I am certain the event brought memories to some older farmers attending who actually used these tractors and other implements in their own farming when they were younger and farms were then smaller and more diverse. In the 1960’s and ’70’s farms were generally 200-300 acres and the farmers also either raised beef cattle or milked dairy, had pigs and chickens and also varied their crops between corn, soybeans, oats and alfalfa plus some grazing acres for their livestock, Today farms are really nothing more than large tracts of land which either produces corn or soybeans. That is a topic that could be discussed for years.

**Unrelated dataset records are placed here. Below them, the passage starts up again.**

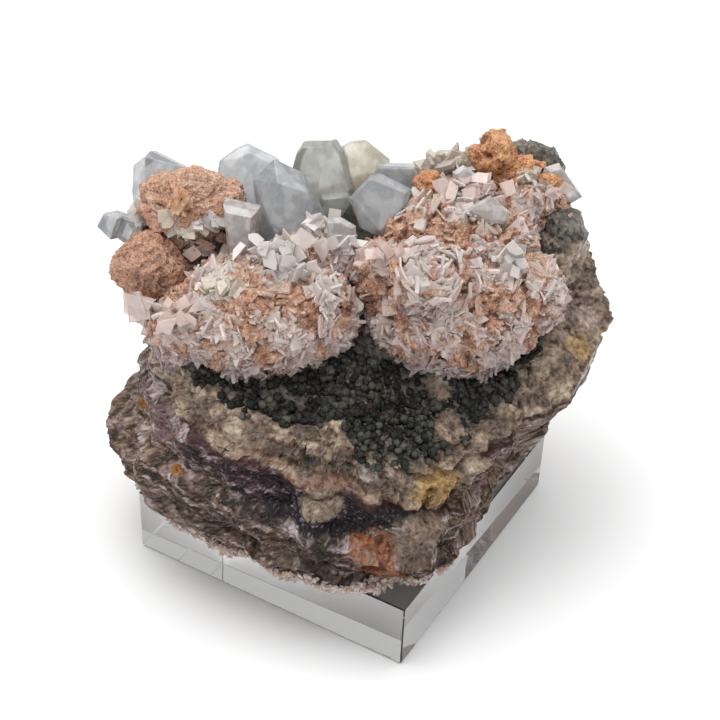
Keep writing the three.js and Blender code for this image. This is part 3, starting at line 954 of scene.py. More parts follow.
    def shell(self) -> Shell:
        """The rock's grid of bearing by level, displaced and painted."""
        start, end = (degrees / 360 for degrees in self.front)
        front = np.linspace(start, end, self.front_columns, endpoint=False)
        back = np.linspace(end, start + 1, self.back_columns, endpoint=False)
        turns = np.concatenate([front, back])
        levels = np.concatenate([
            np.linspace(low, high, count, endpoint=False) for low, high, count in self.rows
        ])
        level_grid, turn_grid = np.meshgrid(levels, turns, indexing="ij")
        turn, level = turn_grid.ravel(), level_grid.ravel()
        points, outward = self.surface(turn, level)
        rise = self.rise(turn, level, points)
        along = (turn - start) * 2 * math.pi * self.flow_radius
        flow = np.stack([along, rise * self.band_height], axis=1)
        fibrous = 1 - smooth_step(rise, -0.04, 0.0)
        for stain in self.stains[self.first_clear_stain:]:
            fibrous *= 1 - 0.8 * stain.share(points, 0 * rise)
        relief = self.relief(points, flow, fibrous)
        left = window(turn % 1, 0.42, 0.47, 0.54, 0.59)
        relief += left * (np.clip(relief, -1.2, 0.6) - relief)
        calm = smooth_step(level, 0.0, 0.12) * (1 - 0.7 * smooth_step(level, 2.3, 2.6))
        lift = (relief - self.drawn_in(turn % 1, level)) * calm
        lift += 1.4 * self.outcrop(points) * smooth_step(level, 2.0, 2.2)
        colour = self.colours(turn, level, points, flow, relief)
        points = points + outward * lift[:, None]
        points[:, 2] = np.maximum(points[:, 2], 0)
        poles = np.array([[0, 0, 0], [0, 0, self.crown_height]], dtype=float)
        return Shell(
            np.concatenate([points, poles]),
            grid_faces(len(levels), len(turns))[:, ::-1],
            np.concatenate([rgba(colour, fibrous), np.zeros((2, 4))]),
            np.concatenate([flow, np.zeros((2, 2))]),
        )

    def build(self, material: bpy.types.Material) -> None:
        """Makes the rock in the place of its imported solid."""
        Piece.make("rock", self.shell(), material, "banded_fluorite", ["fluorite_matrix"], False)


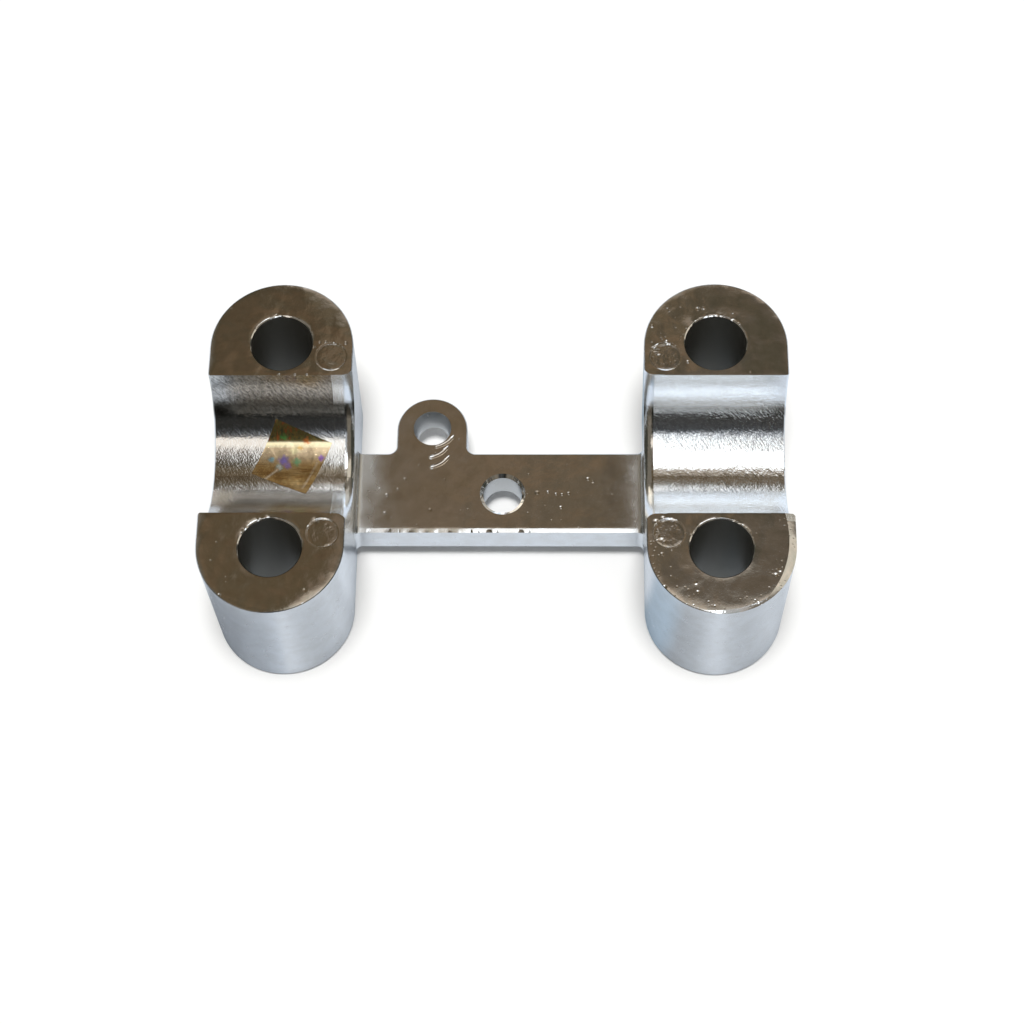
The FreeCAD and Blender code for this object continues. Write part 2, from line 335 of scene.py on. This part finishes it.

But I like the nostalgia of the event and was glad in seeing people enjoy this historical look back at an earlier era when times were tougher and more physical, but in which people derived a lot of self satisfaction.

Jerry Mennenga

Sioux City, Iowa

Visitors checked out a variety of antique and older working tractors at the 34th annual Threshing Bee in Granite, Iowa July 21, 2018. (photo by Jerry L Mennenga©)

 

Visitors enjoy seeing a variety of older working and antique tractors at the 34th annual Threshing Bee in Granite, Iowa July 21, 2018. (photo by Jerry L Mennenga©)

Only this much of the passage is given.